A couple of papers are reporting that Moyes, on the plane back to Manchester from Olympiacos, was noted reading a managerial self-help book entitled Good to Great: Why Some Companies Make the Leap ... and Others Don't. Not a fantastic look for a manager under pressure, and according to Ian Ladyman in the Daily Mail at least one player was thoroughly unimpressed:

'We are the Premier League champions,' said one source from that flight. 'Why on earth did our manager need to read a book to learn how to manage us?'

Ladyman also suggests that Shinji Kagawa, having turned up late for a flight, walked though fast-tracked security with "a fixed smile on his face hinting that he did not really care". Another story emerging from that doomed trip to Athens is recounted not only in the Mail but also by James Ducker in the Times [£]. As time wound down, and as United drifted to a 2-0 loss:

David Moyes began remonstrating with the fourth official.

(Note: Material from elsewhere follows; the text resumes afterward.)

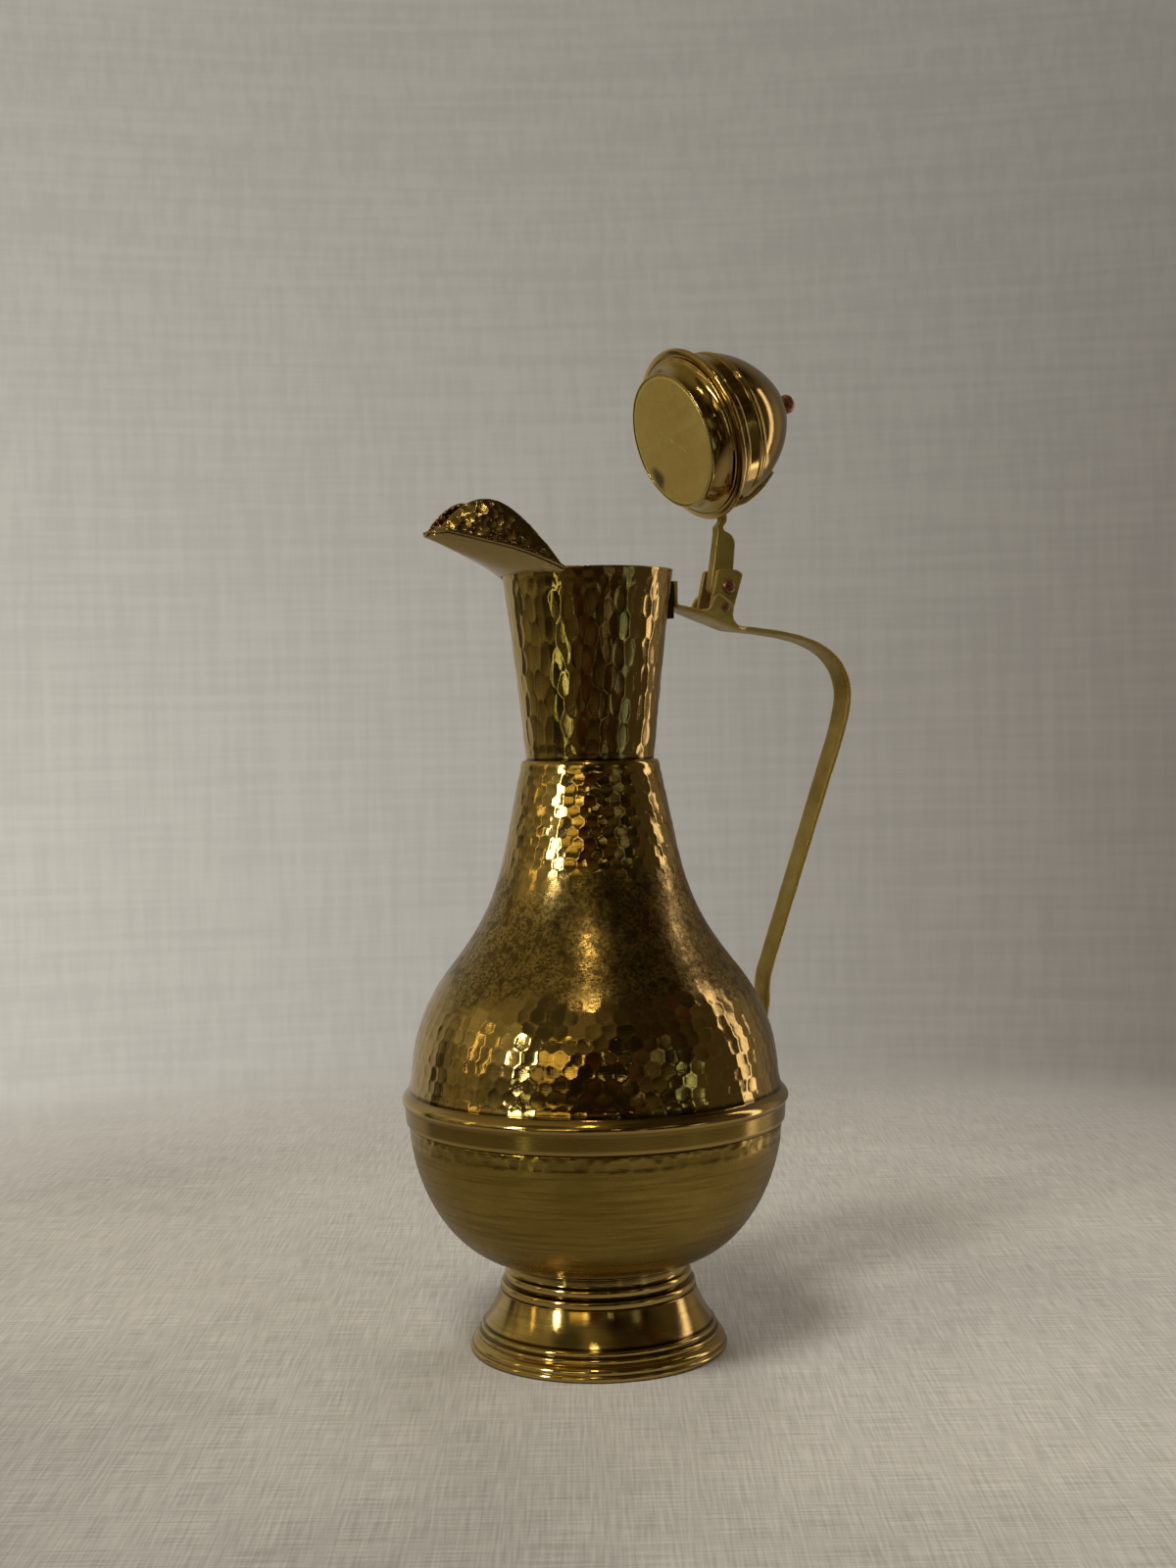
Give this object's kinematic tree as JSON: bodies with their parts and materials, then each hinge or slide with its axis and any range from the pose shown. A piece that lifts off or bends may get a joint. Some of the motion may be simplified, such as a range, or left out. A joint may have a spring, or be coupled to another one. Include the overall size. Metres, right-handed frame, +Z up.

Out of the United manager's earshot, but loud enough it seemed for Steve Round, Moyes's assistant, to hear, came a shout from a disgruntled player - "Send him off, we'd be better off". On the substitutes' bench, there were astonished glances. Had they really just heard that?

All the papers are in general agreement that Moyes's training sessions were found to be uninspiring, and stories of endless defensive drills have emerged throughout the season. Ducker states that the mood improved noticeably in the first post-Moyes session, led by Giggs and Nicky Butt, and recounts that the players were unhappy with the way the squad was rotated, inconsistencies in club discipline, and the fact that they were not informed of the team until three hours before kick-off. He quotes Rio Ferdinand:

You spend a lot of nervous energy thinking, ‘Am I playing, am I not playing?' Keep just going round in circles in your head, enough to turn you into a madman.

The Independent, meanwhile, suggests that three unused substitutes were overheard placing bets on when his dismissal would come, and various outlets have noted that the departing coaching team will not be missed by the players or the Old Trafford ground staff. We can, undoubtedly, expect more stories to come. Oliver Kay, in the Times [£] again:

A club revered for their values and unique spirit have deteriorated, post-Ferguson, into the type of place where players drop their shoulders and where we in the media can hardly believe our luck at how many self-serving leaks, whether from dressing room or boardroom, have meant that information has flown more freely than since the 1990s.

TBB would urge the taking of everything with healthy pinches of salt. In many cases these are the versions of events presented by players, or players' agents, or players' friends, many of whom never took to Moyes in the first place. There are doubtless many and varied criticisms to be made of the departed man, but plenty of those doing the leaking have their fair share of blame to absorb.

Interestingly, a couple of places are suggesting that there are concerns among United's players that Louis van Gaal's notoriously tyrannical stylings might not be to their taste. Poor lambs. Doesn't your heart just bleed?